◆ **Exercise task**: Find the lines holding "context" and copy them.

◆ **Supplied data**:

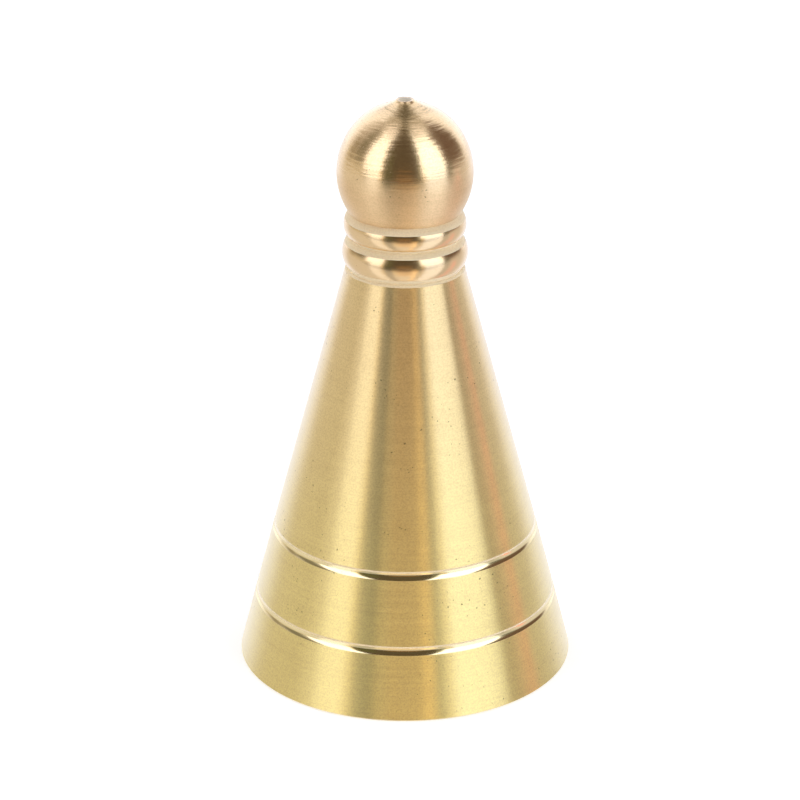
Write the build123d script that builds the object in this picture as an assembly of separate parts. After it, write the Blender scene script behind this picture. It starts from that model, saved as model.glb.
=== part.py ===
from build123d import *

import math
import os

# A turned brass spinning top, standing on its flat crown with the spinning point upwards.
# Millimetres, +Z up along the spin axis, origin at the centre of the crown face.
# Every piece is a solid of revolution about Z, drawn as an outline of (radius, height).

# ---- Conical body ----
CROWN_RADIUS = 15.0                # the wide end, which it stands on
BODY_HEIGHT = 37.0                 # from the crown face to the face that the finial seats on
NECK_RADIUS = 5.25                 # the narrow end
CROWN_EDGE = 0.18                  # bevel round the crown
NECK_EDGE = 0.17                   # bevel round the neck face
GROOVES = [(13.47, 6.13), (11.79, 12.56)]    # middle of each decorative groove, lowest first
GROOVE_WIDTH = 0.80
GROOVE_DEPTH = 0.12

# ---- Hollow inside the body ----
MOUTH_RADIUS = 12.2                # at the crown face
MOUTH_BEVEL = 0.35
HOLLOW_HEIGHT = 26.0               # where the tapered wall ends
WALL_THICKNESS = 2.7               # across the axis, at the top of the tapered wall
DRILL_POINT_ANGLE = 118.0          # the roof is the cone that a drill leaves

# ---- Screwed joint between body and finial (M5 x 0.8) ----
THREAD_RADIUS = 2.5                # both threads are plain cylinders here
THREAD_CLEARANCE = 0.05            # radial, between stud and neck
BOND_CLEARANCE = 0.02              # radial, between stud and finial, filled with thread lock
STUD_REACH_DOWN = 6.8              # below the seat face
STUD_REACH_UP = 5.5                # above it, inside the ball
STUD_BEVEL = 0.5
DRILLED_BEYOND = 0.6               # how far the finial's hole runs past the stud
SOCKET_RADIUS = 3.75               # counterbore in the neck face for the friction ring
SOCKET_DEPTH = 1.1
RING_GAP = 0.025                   # round the friction ring on every side
RING_CORNER = 0.3

# ---- Finial: seat, two beads and ball ----
SEAT_RADIUS = 5.0                  # the finial's flat underside
COLLAR = (5.12, 37.22)             # where its bevel meets the lower bead
LOWER_BEAD = (5.48, 38.60)         # widest point of each bead
BEAD_NOTCH = (4.88, 39.82)         # between the beads
UPPER_BEAD = (5.34, 40.95)
BALL_FOOT_HEIGHT = 42.05           # where the upper bead meets the ball
BALL_RADIUS = 5.92                 # across the axis
BALL_HALF_HEIGHT = 6.20            # along the axis, so the ball is slightly tall
BALL_HEIGHT = 45.60                # its centre
FLARE_RADIUS = 2.10                # where the ball starts to rise into the pip
FLARE_PULL = 0.50                  # how long the flare keeps the ball's slope
PIP_FOOT = (0.90, 51.94)
PIP_FACE = (0.76, 52.06)

# ---- Spinning point ----
PIN_RADIUS = 0.55
PIN_LENGTH = 4.0
PIN_DOME = 0.04                    # how far its face bulges out of the pip
PIN_BITE = 0.005                   # radial interference of the press fit
PIN_BEVEL = 0.1


def turned(outline):
    """The solid that a closed outline sweeps about Z."""
    return revolve(Plane.XZ * make_face(outline), axis=Axis.Z)


def groove_points(centre, below, above):
    """Start, bottom and end of a round-bottomed groove cut in the wall from below to above."""
    length = math.dist(below, above)
    along = Vector(above[0] - below[0], above[1] - below[1]) / length
    inward = Vector(-along.Y, along.X)
    middle = Vector(*centre)
    half = along * (GROOVE_WIDTH / 2)
    return middle - half, middle + inward * GROOVE_DEPTH, middle + half


def body_wall():
    """Outer wall of the cone from crown to neck, with its grooves."""
    start = (CROWN_RADIUS, CROWN_EDGE)
    corners = [start, *GROOVES, (NECK_RADIUS, BODY_HEIGHT - NECK_EDGE)]
    edges = []
    reached = start
    for below, centre, above in zip(corners, corners[1:], corners[2:]):
        first, bottom, last = groove_points(centre, below, above)
        edges += [Line(reached, first), ThreePointArc(first, bottom, last)]
        reached = last
    edges.append(Line(reached, corners[-1]))
    return edges


def cone_body():
    """Hollow cone, open at the crown and bored through at the neck."""
    bore = THREAD_RADIUS + THREAD_CLEARANCE
    taper = (CROWN_RADIUS - NECK_RADIUS) / BODY_HEIGHT
    roof_radius = CROWN_RADIUS - taper * HOLLOW_HEIGHT - WALL_THICKNESS
    roof_rise = (roof_radius - bore) / math.tan(math.radians(DRILL_POINT_ANGLE / 2))
    socket_floor = BODY_HEIGHT - SOCKET_DEPTH
    inside = Polyline(
        (NECK_RADIUS, BODY_HEIGHT - NECK_EDGE),
        (NECK_RADIUS - NECK_EDGE, BODY_HEIGHT),
        (SOCKET_RADIUS, BODY_HEIGHT),
        (SOCKET_RADIUS, socket_floor),
        (bore, socket_floor),
        (bore, HOLLOW_HEIGHT + roof_rise),
        (roof_radius, HOLLOW_HEIGHT),
        (MOUTH_RADIUS, MOUTH_BEVEL),
        (MOUTH_RADIUS + MOUTH_BEVEL, 0),
        (CROWN_RADIUS - CROWN_EDGE, 0),
        (CROWN_RADIUS, CROWN_EDGE),
    )
    return turned(body_wall() + inside.edges())


def ball_wall():
    """The ball's outline: an oval, then a flare up into the pip."""
    foot_turn = math.asin((BALL_FOOT_HEIGHT - BALL_HEIGHT) / BALL_HALF_HEIGHT)
    flare_turn = math.acos(FLARE_RADIUS / BALL_RADIUS)
    oval = EllipticalCenterArc(
        (0, BALL_HEIGHT),
        BALL_RADIUS,
        BALL_HALF_HEIGHT,
        start_angle=math.degrees(foot_turn),
        arc_size=math.degrees(flare_turn - foot_turn),
    )
    flare_start = oval @ 1
    flare = Bezier(
        flare_start,
        flare_start + (oval % 1) * FLARE_PULL,
        Vector(*PIP_FOOT) * 2 - Vector(*PIP_FACE),
        PIP_FOOT,
    )
    return oval, flare


def ball_finial():
    """Seat, two beads and ball in one piece, with a hole for the stud and one for the pin."""
    oval, flare = ball_wall()
    ball_foot = oval @ 0
    pin_hole = PIN_RADIUS - PIN_BITE
    pin_floor = PIP_FACE[1] - PIN_LENGTH
    stud_hole = THREAD_RADIUS + BOND_CLEARANCE
    stud_floor = BODY_HEIGHT + STUD_REACH_UP + DRILLED_BEYOND
    inside = Polyline(
        PIP_FOOT,
        PIP_FACE,
        (pin_hole, PIP_FACE[1]),
        (pin_hole, pin_floor),
        (0, pin_floor),
        (0, stud_floor),
        (stud_hole, stud_floor),
        (stud_hole, BODY_HEIGHT),
        (SEAT_RADIUS, BODY_HEIGHT),
        COLLAR,
    )
    beads = [
        ThreePointArc(COLLAR, LOWER_BEAD, BEAD_NOTCH),
        ThreePointArc(BEAD_NOTCH, UPPER_BEAD, ball_foot),
    ]
    return turned([*beads, oval, flare, *inside.edges()])


def tip_pin():
    """Hard steel pin pressed into the pip, with a slightly domed face to spin on."""
    rim_height = PIP_FACE[1]
    foot = rim_height - PIN_LENGTH
    shank = Polyline(
        (PIN_RADIUS, rim_height),
        (PIN_RADIUS, foot + PIN_BEVEL),
        (PIN_RADIUS - PIN_BEVEL, foot),
        (0, foot),
        (0, rim_height + PIN_DOME),
    )
    dome = ThreePointArc(
        (-PIN_RADIUS, rim_height), (0, rim_height + PIN_DOME), (PIN_RADIUS, rim_height)
    ).trim(0.5, 1)
    return turned([dome, *shank.edges()])


def threaded_stud():
    """Headless steel stud: the upper half is locked into the finial, the lower screws into the neck."""
    top = BODY_HEIGHT + STUD_REACH_UP
    bottom = BODY_HEIGHT - STUD_REACH_DOWN
    outline = Polyline(
        (0, bottom),
        (THREAD_RADIUS - STUD_BEVEL, bottom),
        (THREAD_RADIUS, bottom + STUD_BEVEL),
        (THREAD_RADIUS, top - STUD_BEVEL),
        (THREAD_RADIUS - STUD_BEVEL, top),
        (0, top),
        close=True,
    )
    return turned(outline.edges())


def friction_ring():
    """Rubber ring squeezed into the neck's counterbore, which stops the finial from working loose."""
    inner = THREAD_RADIUS + RING_GAP
    outer = SOCKET_RADIUS - RING_GAP
    bottom = BODY_HEIGHT - SOCKET_DEPTH + RING_GAP
    top = BODY_HEIGHT - RING_GAP
    section = Pos((inner + outer) / 2, (bottom + top) / 2) * RectangleRounded(
        outer - inner, top - bottom, RING_CORNER
    )
    return revolve(Plane.XZ * section, axis=Axis.Z)


PIECES = {
    "cone_body": cone_body,
    "ball_finial": ball_finial,
    "tip_pin": tip_pin,
    "threaded_stud": threaded_stud,
    "friction_ring": friction_ring,
}

os.makedirs("parts", exist_ok=True)
for name, make in PIECES.items():
    export_step(make(), f"parts/{name}.step")
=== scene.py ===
import math

import bpy
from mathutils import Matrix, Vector


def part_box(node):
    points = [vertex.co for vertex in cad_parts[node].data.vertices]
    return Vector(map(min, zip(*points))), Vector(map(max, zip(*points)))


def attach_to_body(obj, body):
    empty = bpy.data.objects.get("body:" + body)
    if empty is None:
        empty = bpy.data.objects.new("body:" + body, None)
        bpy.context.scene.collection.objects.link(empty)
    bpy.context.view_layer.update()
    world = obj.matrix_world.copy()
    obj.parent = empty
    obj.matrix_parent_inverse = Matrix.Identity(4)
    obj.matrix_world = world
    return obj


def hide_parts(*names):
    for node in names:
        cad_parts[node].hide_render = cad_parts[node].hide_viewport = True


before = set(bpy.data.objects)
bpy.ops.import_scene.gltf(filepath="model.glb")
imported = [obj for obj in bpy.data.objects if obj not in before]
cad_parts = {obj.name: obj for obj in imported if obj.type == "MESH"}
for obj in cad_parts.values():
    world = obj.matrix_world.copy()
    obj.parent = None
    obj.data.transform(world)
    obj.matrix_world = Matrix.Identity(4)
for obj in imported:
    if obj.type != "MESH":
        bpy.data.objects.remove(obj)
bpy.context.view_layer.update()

# A turned brass spinning top, standing on its flat crown with the spinning point upwards.
# Outlines are (radius, height) in millimetres in the CAD frame. The meshes are in metres.
MM = 0.001

# Outlines: points closer than the first are one point, and a radius below the second is on the axis
SAME_POINT = 1e-6
ON_AXIS = 1e-9
NEAR_AXIS = 0.01                   # least radius that a direction round the axis is worked out with


def reach(node):
    """Greatest radius, lowest height and highest height of a CAD node, in millimetres."""
    low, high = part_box(node)
    return high.x / MM, low.z / MM, high.z / MM


CROWN_RADIUS, _, BODY_HEIGHT = reach("cone_body")
BALL_RADIUS, _, PIP_HEIGHT = reach("ball_finial")
PIN_RADIUS, PIN_FOOT, PIN_TOP = reach("tip_pin")
STUD_RADIUS, STUD_FOOT, STUD_TOP = reach("threaded_stud")
RING_RADIUS, RING_FOOT, RING_TOP = reach("friction_ring")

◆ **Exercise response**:
        bpy.context.scene.collection.objects.link(empty)
    bpy.context.view_layer.update()
bpy.context.view_layer.update()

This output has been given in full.